Crucially, the proponents say it would enhance the prospect of successful restructuring Fire & Flower and the chances of a plan of arrangement, “which possibility is foreclosed under the Couche Tard DIP Facility Agreement.”

W. Brett Wilson, an investment banker who had been on the CBC TV business show “Dragons’ Den,” is among those on Green Acre’s leadership team.

In his affidavit, Dym argues that the proposed SISP and stalking-horse agreement are the culmination of a “loan to own” strategy devised by Couche-Tard.

“In short, I believe that, if the applicants’ proposed SISP and stalking horse agreement are approved, Couche Tard is likely to become the sole owner of (Fire & Flower) in about a month from now for no cash consideration, with all subordinate debt and equity interests wiped out,” Dym’s affidavit contends.

Rival sought to buy assets

The latest court documents also reveal that, in the days leading up to the bankruptcy protection filing, Fire & Flower received a letter of intent from rival Canadian marijuana retailer Pop’s Cannabis Co. for the purchase of up to 32 stores.

According to the nonbinding term sheet contained in the court filings, Pop’s offer was worth CA$20 million.

“I understand that (Fire & Flower) did not meaningfully engage with Pop’s Cannabis following receipt of the Pop’s Offer,” Dym wrote in his affidavit.

“At my urging, the chairman of (Fire & Flower’s) board spoke to one of the principals at Pop’s Cannabis but negotiations were not opened, and a formal response was not provided.”

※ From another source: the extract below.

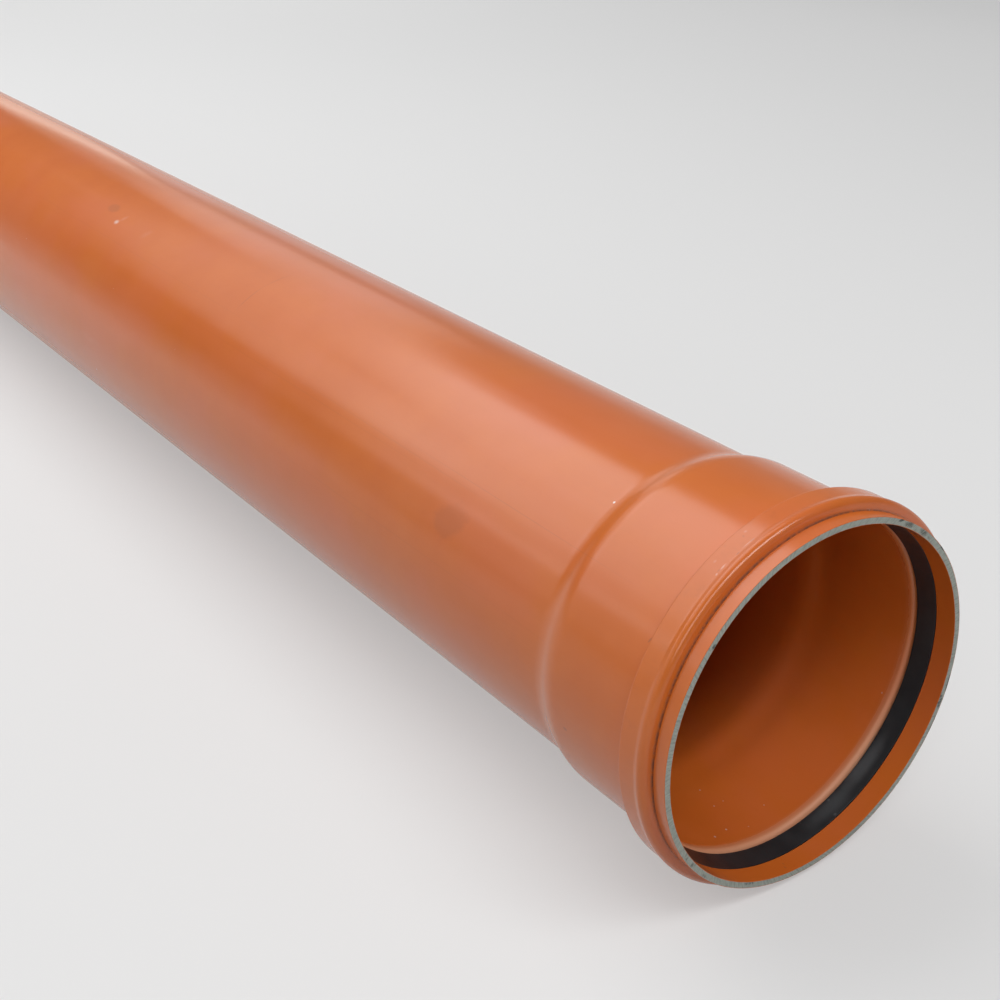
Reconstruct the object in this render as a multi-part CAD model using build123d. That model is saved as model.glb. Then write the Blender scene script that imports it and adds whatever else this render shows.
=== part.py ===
from build123d import *

import math
import os

# Push-fit sewer pipe of nominal size 200, lying on a level floor.
# The pipe runs along X with its socket's mouth at the +X end and its plain spigot end at the -X end.
# The origin is on the floor under the middle of the length. Lengths are in millimetres, angles in degrees.
# Depths are measured from the mouth's saw-cut face, towards -X. A rise is how far a surface stands out
# from the one that it is named after, away from the axis.

# Barrel
barrel_radius = 100.0
barrel_wall = 4.9
laying_length = 2000.0
spigot_chamfer_length = 9.0
spigot_chamfer_angle = 15.0

# Socket: its parallel bore, and the taper between that bore and the barrel
socket_depth = 88.0
spigot_clearance = 0.35
bell_wall = 4.35
taper_length = 24.0
taper_lag = 4.0

# Mouth: the lip from the saw-cut face back to the crease in front of the bead
mouth_bore_rise = 2.65
mouth_wall = 3.9
lip_length = 8.4
crease_width = 0.9
crease_sink = 0.8

# Bead, seen from outside: a narrow crest at the front, then a flat band that ends in a step
band_rise = 7.3
crest_rise = 1.38
crest_face_length = 2.9
crest_rounding = 2.0
crest_fall_length = 3.4
crest_foot_rounding = 3.0
band_length = 13.4
band_rounding = 0.9
step_length = 2.8
step_foot_rounding = 1.6

# Groove for the seal, inside the bead
groove_wall = 3.9
groove_front_depth = 12.8
groove_front_length = 2.2
groove_top_length = 9.8
groove_rear_length = 4.1
groove_front_rounding = 1.2
groove_rear_rounding = 1.5
groove_edge_rounding = 0.4
shoulder_rounding = 6.0

# Seal ring, which sits in the groove with a small clearance
seal_clearance = 0.3
seal_lip_rise = 0.05
seal_lip_setback = 0.4
seal_lip_rounding = 0.5
seal_back_height = 3.8
seal_back_rounding = 0.9

# Sizes that follow from the ones above
bell_bore_radius = barrel_radius + spigot_clearance
bell_radius = bell_bore_radius + bell_wall
barrel_bore_radius = barrel_radius - barrel_wall
mouth_bore_radius = bell_bore_radius + mouth_bore_rise
lip_radius = mouth_bore_radius + mouth_wall
band_radius = bell_radius + band_rise
groove_radius = band_radius - groove_wall
spigot_end_radius = barrel_radius - spigot_chamfer_length * math.tan(math.radians(spigot_chamfer_angle))
total_length = laying_length + socket_depth
mouth_x = total_length / 2

# Depths that follow from the ones above, in order from the mouth
crease_depth = lip_length + crease_width
crest_depth = crease_depth + crest_face_length
band_front_depth = crest_depth + crest_fall_length
band_rear_depth = band_front_depth + band_length
step_foot_depth = band_rear_depth + step_length
groove_top_front_depth = groove_front_depth + groove_front_length
groove_top_rear_depth = groove_top_front_depth + groove_top_length
shoulder_depth = groove_top_rear_depth + groove_rear_length


def taper(start_depth, from_radius, to_radius):
    """Two corners, each with its rounding, that make one smooth S between two radii."""
    quarter = taper_length / 4
    slope = math.atan(abs(from_radius - to_radius) / (2 * quarter))
    rounding = quarter / math.tan(slope / 2)
    first = (start_depth + quarter, from_radius, rounding)
    second = (start_depth + 3 * quarter, to_radius, rounding)
    return [first, second]


def turned(corners):
    """Solid turned about the pipe's axis from corners given as depth, radius and rounding."""
    points = [(mouth_x - depth, radius) for depth, radius, rounding in corners]
    roundings = [rounding for depth, radius, rounding in corners]
    with BuildPart() as body:
        with BuildSketch(Plane.XZ):
            with BuildLine():
                FilletPolyline(points, radius=roundings, close=True)
            make_face()
        revolve(axis=Axis.X)
    return body.part


def pipe():
    """Barrel, socket, bead and lip: one extruded and socket-formed piece."""
    outside = [
        (0, lip_radius, 0),
        (lip_length, lip_radius, 0),
        (crease_depth, lip_radius - crease_sink, 0),
        (crest_depth, band_radius + crest_rise, crest_rounding),
        (band_front_depth, band_radius, crest_foot_rounding),
        (band_rear_depth, band_radius, band_rounding),
        (step_foot_depth, bell_radius, step_foot_rounding),
        *taper(socket_depth + taper_lag, bell_radius, barrel_radius),
        (total_length - spigot_chamfer_length, barrel_radius, 0),
        (total_length, spigot_end_radius, 0),
    ]
    inside = [
        (0, mouth_bore_radius, 0),
        (groove_front_depth, mouth_bore_radius, groove_edge_rounding),
        (groove_top_front_depth, groove_radius, groove_front_rounding),
        (groove_top_rear_depth, groove_radius, groove_rear_rounding),
        (shoulder_depth, bell_bore_radius, shoulder_rounding),
        *taper(socket_depth, bell_bore_radius, barrel_bore_radius),
        (total_length, barrel_bore_radius, 0),
    ]
    return turned(outside + inside[::-1])


def seal_ring():
    """Rubber ring that fills the groove, with its lip at the back standing in a little from the mouth's bore."""
    groove_height = groove_radius - bell_bore_radius
    rear_slope = groove_rear_length / groove_height
    rear_gap = seal_clearance * math.hypot(1, rear_slope)
    heel_radius = groove_radius - seal_clearance
    back_radius = bell_bore_radius + seal_back_height
    front_depth = groove_front_depth + seal_clearance
    heel_front_depth = groove_top_front_depth + seal_clearance
    heel_rear_depth = groove_top_rear_depth + seal_clearance * rear_slope - rear_gap
    back_depth = shoulder_depth - seal_back_height * rear_slope - rear_gap
    lip_depth = groove_top_rear_depth - seal_lip_setback
    section = [
        (front_depth, mouth_bore_radius, 0),
        (heel_front_depth, heel_radius, groove_front_rounding - seal_clearance),
        (heel_rear_depth, heel_radius, groove_rear_rounding - seal_clearance),
        (back_depth, back_radius, seal_back_rounding),
        (lip_depth, bell_bore_radius + seal_lip_rise, seal_lip_rounding),
    ]
    return turned(section)


pipe_body = pipe()
seal_body = seal_ring()

# The bead's crest is the widest place, so it touches the floor and sets the height of the axis.
onto_floor = Location((0, 0, pipe_body.bounding_box().max.Z))

os.makedirs("parts", exist_ok=True)
export_step(pipe_body.moved(onto_floor), "parts/pipe.step")
export_step(seal_body.moved(onto_floor), "parts/seal_ring.step")
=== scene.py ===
import math

import bpy
from mathutils import Matrix, Vector, noise


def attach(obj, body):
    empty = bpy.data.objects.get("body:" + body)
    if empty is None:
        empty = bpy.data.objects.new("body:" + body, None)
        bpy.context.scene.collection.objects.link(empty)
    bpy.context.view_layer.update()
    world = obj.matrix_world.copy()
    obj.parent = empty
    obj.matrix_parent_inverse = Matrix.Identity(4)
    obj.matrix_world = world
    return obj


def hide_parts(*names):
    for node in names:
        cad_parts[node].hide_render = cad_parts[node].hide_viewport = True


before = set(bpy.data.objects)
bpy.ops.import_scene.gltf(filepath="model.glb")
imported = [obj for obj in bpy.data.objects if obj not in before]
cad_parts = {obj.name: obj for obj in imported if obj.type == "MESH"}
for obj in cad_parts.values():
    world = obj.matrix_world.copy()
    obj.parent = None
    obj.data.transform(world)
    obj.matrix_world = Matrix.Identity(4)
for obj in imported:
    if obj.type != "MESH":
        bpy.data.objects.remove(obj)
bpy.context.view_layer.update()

# The pipe lies along X with its mouth at +X. Depths run from the mouth's saw-cut face towards -X.
# A turn is an angle round the pipe in degrees: 0 at the side that faces the camera, 90 on top.
# Sizes on the pipe are in millimetres. Lamps, the floor and the camera are in metres.
MM = 0.001
MOUTH_X = 1044.0
AXIS_HEIGHT = 112.7695
PIPE_LENGTH = 2088.0
BARREL_RADIUS = 100.0
BARREL_BORE_RADIUS = 95.1
SPIGOT_CHAMFER = 9.0

# How finely the turned meshes are made
POINTS_AROUND = 360
SHARP_EDGE_DEGREES = 28

# Radii between which the grey middle layer shows on the saw-cut mouth and on the spigot's end
MOUTH_GREY = (103.22, 106.62)
SPIGOT_GREY = (95.35, 99.75)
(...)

The affidavit also notes that Fire & Flower’s market capitalization peaked at around half a billion dollars in February 2021 when its shares traded at roughly CA$15.

On the day of Fire & Flower’s CCAA filing, its shares had fallen to around CA$0.29, giving it a market capitalization of approximately CA$13 million.

“As such, it is obvious that, absent a true financial restructuring as opposed to sales process, thousands of retail shareholders will lose the entirety of their investment alongside Green Acre and millions of dollars of shareholder value will be destroyed,” the Dym affidavit notes.

Fire & Flower shares trade as FAF on the Toronto Stock Exchange.